→ RECORDED DATA:
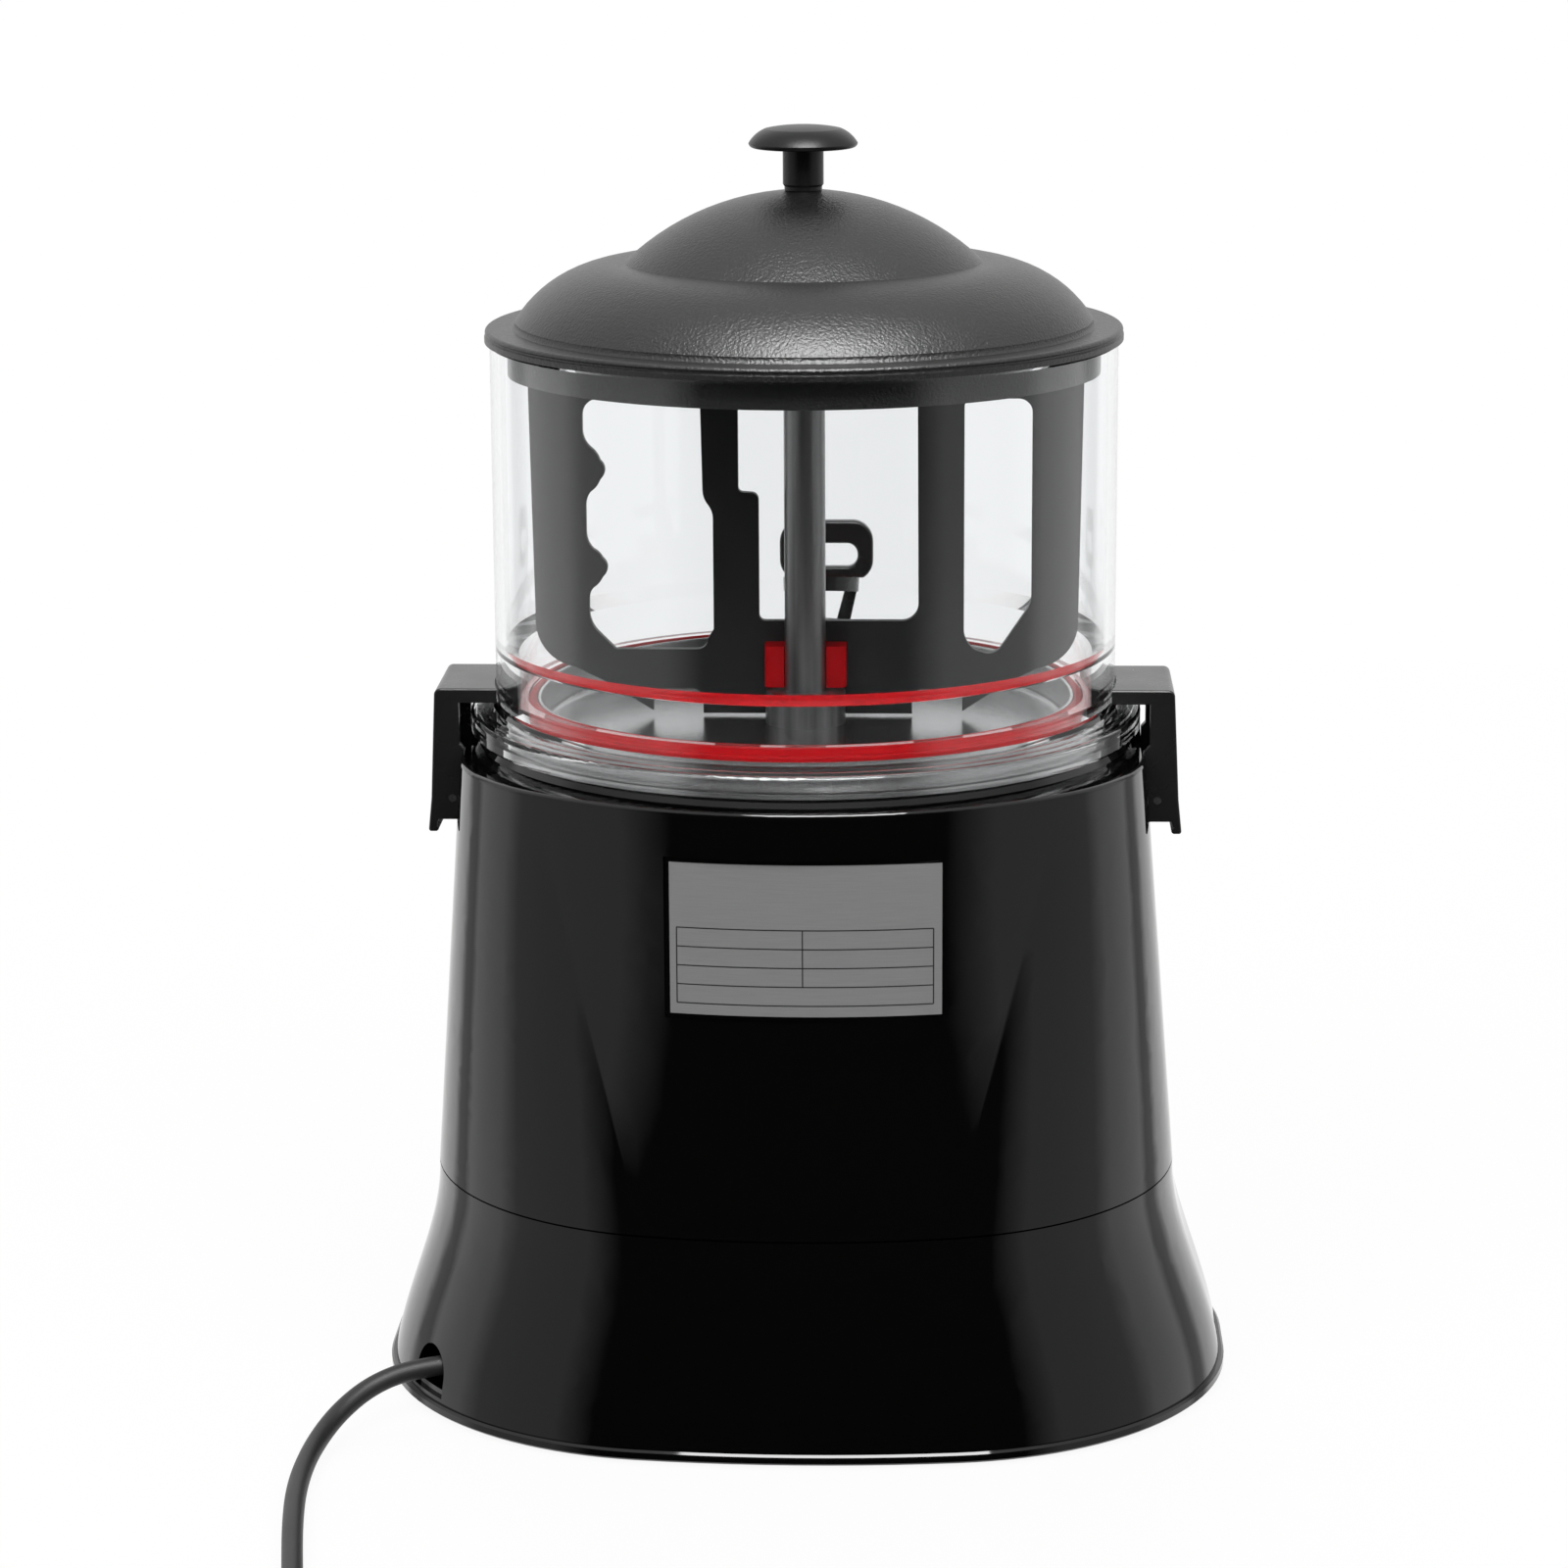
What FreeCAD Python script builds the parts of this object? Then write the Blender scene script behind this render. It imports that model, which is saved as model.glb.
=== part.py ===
"""Hot chocolate dispenser: heated pan, clear bowl with stirrer and tap, domed lid, flared housing.

Units are millimetres.  +Z is up and the front, with tap and drip tray, faces -Y.  The origin is the
centre of the footprint on the resting plane; the bowl's axis stands at Y = axis_shift.
Every driving dimension is a cell of the spreadsheet, and every sub-part is bound to those cells.
"""
import FreeCAD, Part
import math
import os

import Sketcher
from FreeCAD import Placement, Rotation, Vector

doc = FreeCAD.newDocument("ChocolateDispenser")

# --------------------------------------------------------------------------------------------------
# Driving dimensions
# --------------------------------------------------------------------------------------------------
DIMENSIONS = {
    # reach of the footprint from the bowl's axis
    "tray_reach": 269.0,
    # plan of the housing: half width, half depth, half length of the straight side, corner radius
    "rim_half_width": 126.2, "rim_half_depth": 130.5, "rim_side": 35.0, "rim_corner": 80.0,
    "seam_half_width": 138.9, "seam_half_depth": 127.5, "seam_side": 19.0, "seam_corner": 105.0,
    "waist_half_width": 143.3, "waist_half_depth": 128.0, "waist_side": 17.0, "waist_corner": 108.0,
    "flare_half_width": "=foot_half_width - 6.4", "flare_half_depth": 129.0, "flare_side": 14.0,
    "flare_corner": 112.0,
    "foot_half_width": 158.8, "foot_half_depth": 129.8, "foot_side": 12.0, "foot_corner": 115.0,
    "lip_overhang": 1.2, "lip_height": 4.0,
    # heights of the housing
    "lip_clearance": 1.5, "flare_height": 28.0, "waist_height": 56.0,
    "seam_height": 85.0, "rim_height": 243.0, "seam_gap": 0.6,
    "housing_wall": 3.0, "tongue_height": 6.0, "tongue_wall": 2.0,
    "deck_radius": 121.0, "deck_rise": 3.3, "deck_hole": 98.0, "deck_top": "=rim_height + deck_rise",
    # clearances
    "running_fit": 0.05, "loose_fit": 0.3, "seat_gap": 0.2,
    # base plate, ledge, feet and screws
    "base_height": 6.0, "base_thickness": 1.2, "ledge_width": 12.0, "ledge_height": 3.0,
    "feet_radius": 11.0, "feet_x": 100.0, "feet_y": 72.0, "front_feet_x": 70.0, "front_feet_back": 22.0,
    "screw_radius": 1.9, "screw_head_radius": 3.6, "screw_head_height": 2.2,
    "vent_length": 46.0, "vent_width": 4.0, "vent_pitch": 10.0,
    # rating plate
    "plate_width": 96.0, "plate_height": 55.0, "plate_thickness": 0.6, "plate_middle": "=rim_height - 46.5",
    "plate_bend": 230.0, "plate_recess": 2.0, "plate_margin": 2.0, "plate_shift": 4.0,
    # pan, its seal and the centre tube
    "pan_radius": "=bowl_radius - 15.3", "pan_wall": 1.5, "pan_floor": "=deck_top + pan_wall + seat_gap",
    "pan_shelf": "=deck_top + 10.5", "pan_rim": "=pan_shelf + 4.6", "pan_skirt": "=pan_radius + 9.5",
    "pan_bend": 3.0, "outlet_reach": 86.0, "outlet_flange": 11.0,
    "seal_lip": 2.9, "seal_foot": 1.8, "seal_proud": 0.5,
    "tube_radius": 7.7, "tube_wall": 1.5, "tube_top": "=deck_top + 139.7",
    "tube_bottom": "=bracket_height + 32.0",
    "collar_radius": 15.0, "collar_height": 12.0, "shaft_radius": 4.0, "shaft_flat": 3.0,
    # bowl
    "bowl_radius": 115.8, "bowl_wall": 3.8, "bowl_top": "=deck_top + 145.9", "bowl_step": 4.8,
    "step_low": "=deck_top + 30.7", "step_high": "=step_low + bowl_step",
    "flange_radius": "=bowl_radius + 9.6",
    "flange_thickness": 10.4,
    "bowl_lip": "=bowl_radius - 11.8", "bowl_lip_height": 3.5,
    "boss_radius": 16.0, "boss_reach": "=rim_half_depth + 1.5",
    # tap
    "tap_height": "=rim_height - 18.0", "stub_radius": 8.0, "duct_radius": 5.0, "neck_radius": 10.5,
    "tap_seal_thickness": 2.0, "valve_reach": "=boss_reach + 46.0", "chamber_radius": 14.5,
    "chamber_bore": 10.0,
    "chamber_top": "=tap_height + 20.0", "chamber_bottom": "=tap_height - 26.0",
    "spout_bottom": "=tap_height - 40.0", "spout_radius": 8.5,
    "spout_bore": 6.0, "cap_height": 5.0, "piston_bottom": "=tap_height - 9.0",
    "piston_top": "=tap_height + 8.0",
    "pivot_reach": "=valve_reach + 20.0", "pivot_height": "=tap_height - 2.0", "ear_radius": 5.0,
    "ear_wall": 3.0, "ear_inside": 5.2,
    "pin_radius": 1.5, "finger_length": 14.0, "finger_thickness": 5.0, "finger_neck": 3.0,
    "finger_width": 7.6,
    "handle_top": "=pivot_height + 65.0", "handle_height": 25.5, "handle_half_width": 20.3,
    "handle_shift": 2.2, "handle_leg": 6.8, "handle_bar": 9.5, "handle_foot": 6.0, "handle_corner": 9.0,
    "handle_thickness": 6.0, "handle_offset": 7.6, "handle_step": 0.8,
    # stirrer
    "paddle_half_width": "=bowl_radius - 11.5", "paddle_thickness": 3.5, "paddle_gap": 1.0,
    "paddle_top": "=deck_top + 132.7",
    "paddle_bottom": "=pan_floor + 1.2", "paddle_heel": "=pan_rim + 0.6",
    "window_top": "=paddle_top - 10.5", "hub_radius": 12.0, "hub_height": 11.0,
    "bush_half_width": 15.3, "bush_height": 15.6, "bush_lift": 0.9,
    # lid
    "lid_radius": "=bowl_radius + 1.8", "lid_band": 4.7, "lid_shell": 2.5, "dome_height": "=bowl_top + 54.3",
    "dome_radius": "=lid_radius - 21.6",
    "crease_radius": 65.7, "shoulder_radius": "=lid_radius - 11.3", "shoulder_height": "=bowl_top + 7.3",
    "shoulder_bend": 45.3, "skirt_radius": "=bowl_radius - 6.5", "skirt_wall": 2.5,
    "skirt_drop": "=bowl_top - 10.5",
    "knob_radius": 20.0, "knob_top": "=dome_height + 23.5", "knob_cap": 8.0, "knob_stem": 7.5,
    # latches
    "latch_pin_x": 131.3, "latch_pin_height": "=rim_height - 20.3", "latch_half_length": 23.0,
    "latch_wall": 2.8,
    "cheek_wall": 4.0, "latch_outside": 137.4, "latch_top": "=deck_top + 18.1", "arm_thickness": 5.3,
    "cheek_bottom": "=rim_height - 28.4", "latch_tail": "=rim_height - 33.0", "pocket_floor": 121.5,
    "pocket_bottom": "=rim_height - 39.0",
    "lug_half_length": 18.2, "lug_radius": 4.8,
    # control panel
    "panel_width": 98.0, "panel_height": 66.0, "panel_middle": "=rim_height - 85.0", "panel_thickness": 5.5,
    "panel_plane": 122.5, "panel_corner": 7.0, "panel_backing": 10.0, "panel_fit": 0.25,
    "knob_dial_radius": 17.0, "dial_skirt_radius": 19.5, "dial_height": 16.0, "spindle_radius": 3.0,
    "switch_offset": 34.0, "switch_width": 13.0, "switch_height": 19.0, "switch_drop": 5.0,
    "switch_bezel": 2.0, "switch_depth": 16.0, "rocker_tilt": 7.0, "lamp_radius": 3.6, "lamp_rise": 19.0,
    # drive and heat under the pan
    "bracket_height": "=rim_height - 43.0", "bracket_thickness": 2.0, "bracket_half": 84.0,
    "post_offset": 76.0,
    "post_radius": 5.0, "motor_radius": 30.0, "motor_bottom": "=bracket_height - 48.0",
    "gearbox_height": 20.0,
    "coupling_radius": 9.0, "coupling_bottom": "=bracket_height + 4.0",
    "coupling_top": "=bracket_height + 26.0",
    "heater_inner": 48.0, "heater_outer": 74.0, "heater_thickness": 7.0,
    # drip tray
    "shelf_half_width": 86.0, "shelf_wall": 2.0, "shelf_height": 18.0, "tray_wall": 2.2,
    "tray_height": 31.0, "tray_back": 112.0, "tray_corner": 24.0, "tray_rim": 3.0, "tray_lift": 0.4,
    "grille_thickness": 1.2, "grille_step": 3.0, "grille_back": 134.0, "slot_width": 4.0,
    "slot_pitch": 9.0, "slot_length": 44.0,
    # cord opening, gland, cord and plug
    "arch_angle": 33.2, "arch_side": 15.0, "arch_radius": 11.0, "arch_shoulder": 14.0,
    "terminal_reach": 69.0, "cord_radius": 3.75, "gland_radius": 7.0, "gland_length": 14.0,
    "gland_angle": 25.0,
    "exit_x": 121.9, "exit_y": 70.1, "exit_height": 18.0,
    "coil_x": 113.0, "coil_y": 322.0, "coil_middle_radius": 39.0,
    "plug_x": 41.8, "plug_y": 323.8, "plug_angle": -46.2,
}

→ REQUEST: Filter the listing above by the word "FreeCAD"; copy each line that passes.

→ FINAL ANSWER:
What FreeCAD Python script builds the parts of this object? Then write the Blender scene script behind this render. It imports that model, which is saved as model.glb.
import FreeCAD, Part
from FreeCAD import Placement, Rotation, Vector
doc = FreeCAD.newDocument("ChocolateDispenser")